[START OF DATA EXCERPT]

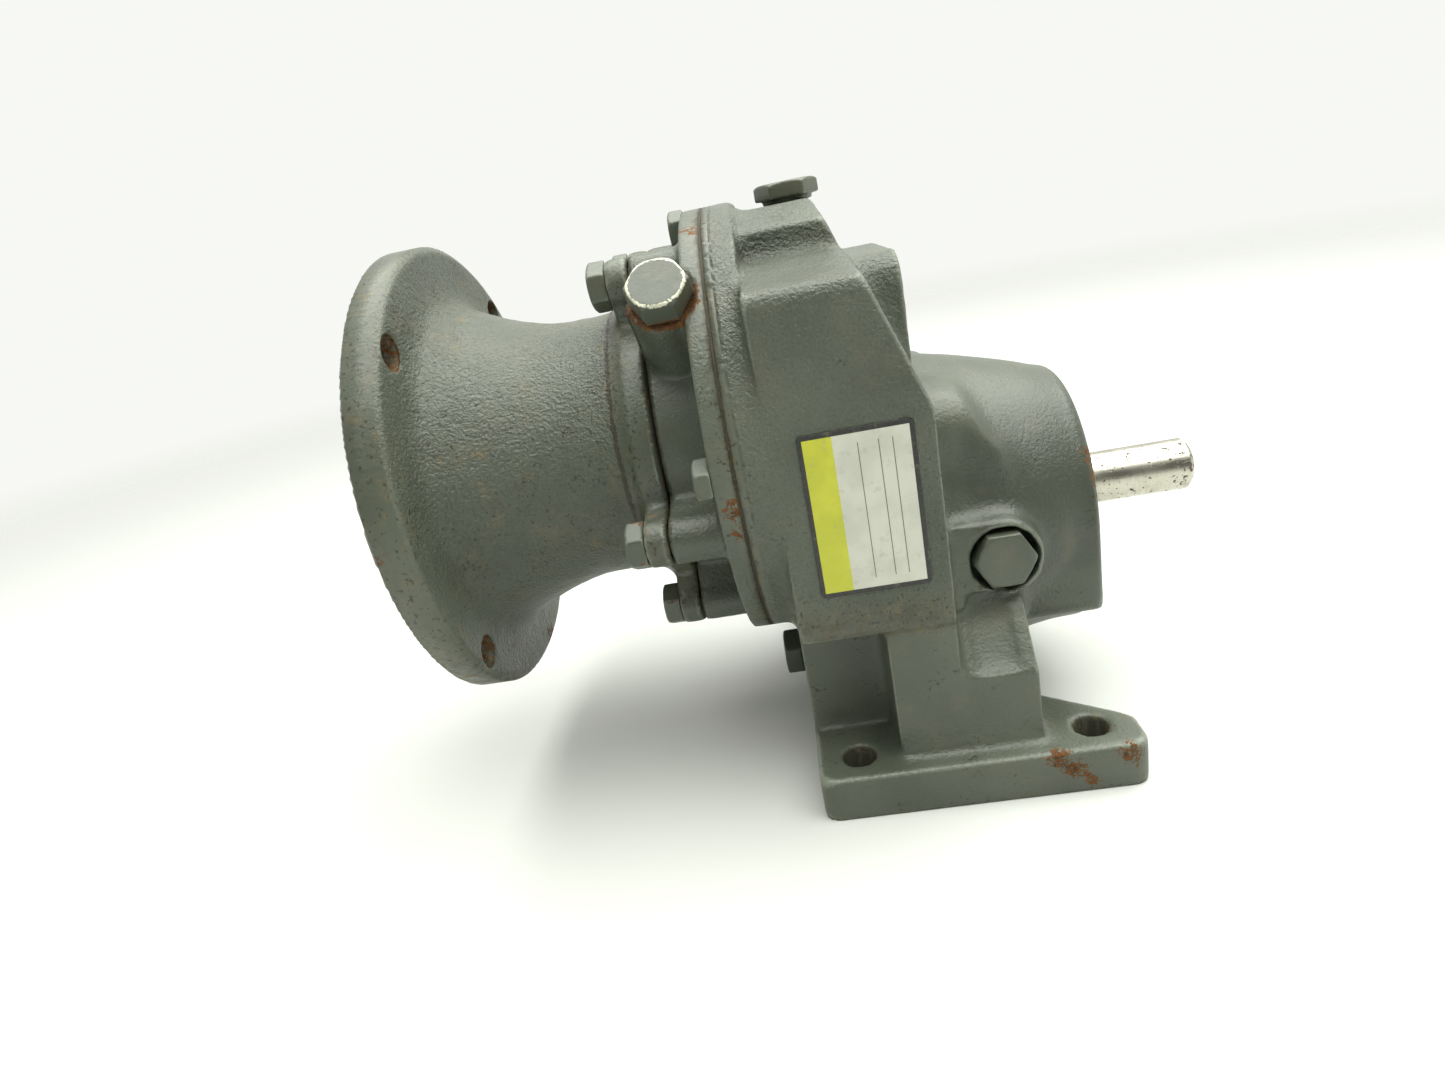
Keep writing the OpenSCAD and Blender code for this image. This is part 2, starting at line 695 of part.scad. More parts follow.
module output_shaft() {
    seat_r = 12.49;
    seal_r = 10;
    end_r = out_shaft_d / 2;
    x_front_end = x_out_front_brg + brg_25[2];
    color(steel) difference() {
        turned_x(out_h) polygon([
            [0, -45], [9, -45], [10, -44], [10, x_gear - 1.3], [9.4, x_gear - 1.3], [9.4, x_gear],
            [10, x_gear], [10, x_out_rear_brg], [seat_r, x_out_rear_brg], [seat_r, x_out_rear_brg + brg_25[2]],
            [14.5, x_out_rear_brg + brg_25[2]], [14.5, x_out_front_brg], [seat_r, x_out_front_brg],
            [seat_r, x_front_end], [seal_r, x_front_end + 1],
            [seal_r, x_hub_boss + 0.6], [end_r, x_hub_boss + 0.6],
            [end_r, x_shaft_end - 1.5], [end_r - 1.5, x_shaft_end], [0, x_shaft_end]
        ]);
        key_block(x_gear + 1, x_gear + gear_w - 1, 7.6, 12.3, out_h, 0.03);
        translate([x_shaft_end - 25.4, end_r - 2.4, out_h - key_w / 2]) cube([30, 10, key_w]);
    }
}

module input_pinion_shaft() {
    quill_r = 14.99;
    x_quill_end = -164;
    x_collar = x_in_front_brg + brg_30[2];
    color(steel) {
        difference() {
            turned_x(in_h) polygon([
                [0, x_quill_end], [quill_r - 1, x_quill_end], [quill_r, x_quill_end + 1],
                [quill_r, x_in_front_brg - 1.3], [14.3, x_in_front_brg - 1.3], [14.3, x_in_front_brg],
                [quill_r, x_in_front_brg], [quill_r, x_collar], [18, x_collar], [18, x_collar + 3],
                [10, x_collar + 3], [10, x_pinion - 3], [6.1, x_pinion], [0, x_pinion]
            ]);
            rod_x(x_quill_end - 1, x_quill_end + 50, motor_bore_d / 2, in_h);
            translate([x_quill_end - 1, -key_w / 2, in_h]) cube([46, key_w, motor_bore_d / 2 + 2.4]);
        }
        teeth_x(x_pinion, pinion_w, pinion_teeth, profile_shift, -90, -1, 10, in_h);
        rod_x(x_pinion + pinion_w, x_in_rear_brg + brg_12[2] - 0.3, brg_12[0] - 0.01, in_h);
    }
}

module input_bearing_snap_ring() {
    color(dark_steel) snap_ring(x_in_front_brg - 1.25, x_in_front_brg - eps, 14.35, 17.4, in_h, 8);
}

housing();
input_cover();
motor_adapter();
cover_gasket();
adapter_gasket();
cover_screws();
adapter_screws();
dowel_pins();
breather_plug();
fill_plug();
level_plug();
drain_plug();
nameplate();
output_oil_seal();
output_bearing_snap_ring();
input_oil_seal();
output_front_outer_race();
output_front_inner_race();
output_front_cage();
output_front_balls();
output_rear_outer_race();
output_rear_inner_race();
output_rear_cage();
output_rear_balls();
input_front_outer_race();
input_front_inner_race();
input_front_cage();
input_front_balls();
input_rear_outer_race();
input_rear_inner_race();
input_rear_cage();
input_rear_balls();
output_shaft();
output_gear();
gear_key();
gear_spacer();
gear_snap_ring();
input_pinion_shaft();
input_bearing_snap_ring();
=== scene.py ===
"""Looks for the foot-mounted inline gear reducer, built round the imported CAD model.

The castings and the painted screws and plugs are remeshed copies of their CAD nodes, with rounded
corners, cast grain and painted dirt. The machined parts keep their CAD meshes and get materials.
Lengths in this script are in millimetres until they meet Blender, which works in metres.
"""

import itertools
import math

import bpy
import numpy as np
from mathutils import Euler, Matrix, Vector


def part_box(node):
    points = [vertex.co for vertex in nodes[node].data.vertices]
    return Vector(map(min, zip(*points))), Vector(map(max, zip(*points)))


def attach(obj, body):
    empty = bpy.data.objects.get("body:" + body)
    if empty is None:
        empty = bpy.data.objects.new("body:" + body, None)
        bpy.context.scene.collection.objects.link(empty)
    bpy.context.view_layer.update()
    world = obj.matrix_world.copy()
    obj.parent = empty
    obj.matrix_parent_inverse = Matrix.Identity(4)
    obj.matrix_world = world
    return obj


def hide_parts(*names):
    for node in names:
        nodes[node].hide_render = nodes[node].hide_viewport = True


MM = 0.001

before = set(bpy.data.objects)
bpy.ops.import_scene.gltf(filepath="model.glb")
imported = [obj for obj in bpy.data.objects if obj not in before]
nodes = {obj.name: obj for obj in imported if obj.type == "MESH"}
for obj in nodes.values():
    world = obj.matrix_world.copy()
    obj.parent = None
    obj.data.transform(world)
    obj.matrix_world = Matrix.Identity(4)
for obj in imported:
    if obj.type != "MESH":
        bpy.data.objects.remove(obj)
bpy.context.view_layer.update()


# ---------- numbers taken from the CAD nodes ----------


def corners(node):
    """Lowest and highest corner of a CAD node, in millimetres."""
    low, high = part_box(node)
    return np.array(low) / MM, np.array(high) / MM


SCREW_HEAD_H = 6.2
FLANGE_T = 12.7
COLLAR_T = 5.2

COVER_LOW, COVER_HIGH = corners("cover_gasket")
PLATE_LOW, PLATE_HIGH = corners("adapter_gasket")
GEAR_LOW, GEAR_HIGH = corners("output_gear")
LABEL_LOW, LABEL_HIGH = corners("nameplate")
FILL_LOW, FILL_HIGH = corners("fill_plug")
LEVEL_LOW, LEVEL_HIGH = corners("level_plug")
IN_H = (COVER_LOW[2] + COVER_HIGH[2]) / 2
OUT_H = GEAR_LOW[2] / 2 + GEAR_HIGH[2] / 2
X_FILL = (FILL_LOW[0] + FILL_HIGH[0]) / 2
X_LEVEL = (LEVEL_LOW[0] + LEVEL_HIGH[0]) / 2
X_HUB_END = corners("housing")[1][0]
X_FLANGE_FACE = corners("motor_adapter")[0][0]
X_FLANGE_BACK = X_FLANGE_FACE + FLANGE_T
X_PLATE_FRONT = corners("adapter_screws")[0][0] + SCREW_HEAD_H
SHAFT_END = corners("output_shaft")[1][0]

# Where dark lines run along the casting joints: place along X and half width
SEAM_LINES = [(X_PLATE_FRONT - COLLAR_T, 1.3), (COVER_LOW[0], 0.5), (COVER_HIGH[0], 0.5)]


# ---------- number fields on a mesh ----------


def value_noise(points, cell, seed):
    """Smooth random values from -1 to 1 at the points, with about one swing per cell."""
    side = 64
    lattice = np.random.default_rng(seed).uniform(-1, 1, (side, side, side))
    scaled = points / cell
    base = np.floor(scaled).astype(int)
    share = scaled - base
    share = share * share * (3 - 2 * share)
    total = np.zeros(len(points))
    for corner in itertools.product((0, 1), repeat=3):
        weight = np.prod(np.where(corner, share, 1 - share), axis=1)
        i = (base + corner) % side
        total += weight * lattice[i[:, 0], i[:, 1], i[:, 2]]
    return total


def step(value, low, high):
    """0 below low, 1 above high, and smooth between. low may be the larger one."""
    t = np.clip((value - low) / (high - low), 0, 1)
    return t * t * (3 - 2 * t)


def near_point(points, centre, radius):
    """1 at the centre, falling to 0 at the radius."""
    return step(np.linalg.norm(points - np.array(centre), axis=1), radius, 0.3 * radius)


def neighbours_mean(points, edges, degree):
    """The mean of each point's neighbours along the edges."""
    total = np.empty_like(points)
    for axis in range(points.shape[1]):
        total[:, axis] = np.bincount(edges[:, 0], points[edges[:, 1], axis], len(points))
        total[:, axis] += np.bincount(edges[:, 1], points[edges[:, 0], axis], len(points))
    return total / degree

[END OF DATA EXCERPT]

## WORK TO BE COMPLETED
Reproduce exactly the lines from the line with "output_rear_balls();" to the line with "from mathutils import Euler, Matrix, Vector", both end lines included.

## ANSWER FOR THIS EXERCISE
output_rear_balls();
input_front_outer_race();
input_front_inner_race();
input_front_cage();
input_front_balls();
input_rear_outer_race();
input_rear_inner_race();
input_rear_cage();
input_rear_balls();
output_shaft();
output_gear();
gear_key();
gear_spacer();
gear_snap_ring();
input_pinion_shaft();
input_bearing_snap_ring();
=== scene.py ===
"""Looks for the foot-mounted inline gear reducer, built round the imported CAD model.

The castings and the painted screws and plugs are remeshed copies of their CAD nodes, with rounded
corners, cast grain and painted dirt. The machined parts keep their CAD meshes and get materials.
Lengths in this script are in millimetres until they meet Blender, which works in metres.
"""

import itertools
import math

import bpy
import numpy as np
from mathutils import Euler, Matrix, Vector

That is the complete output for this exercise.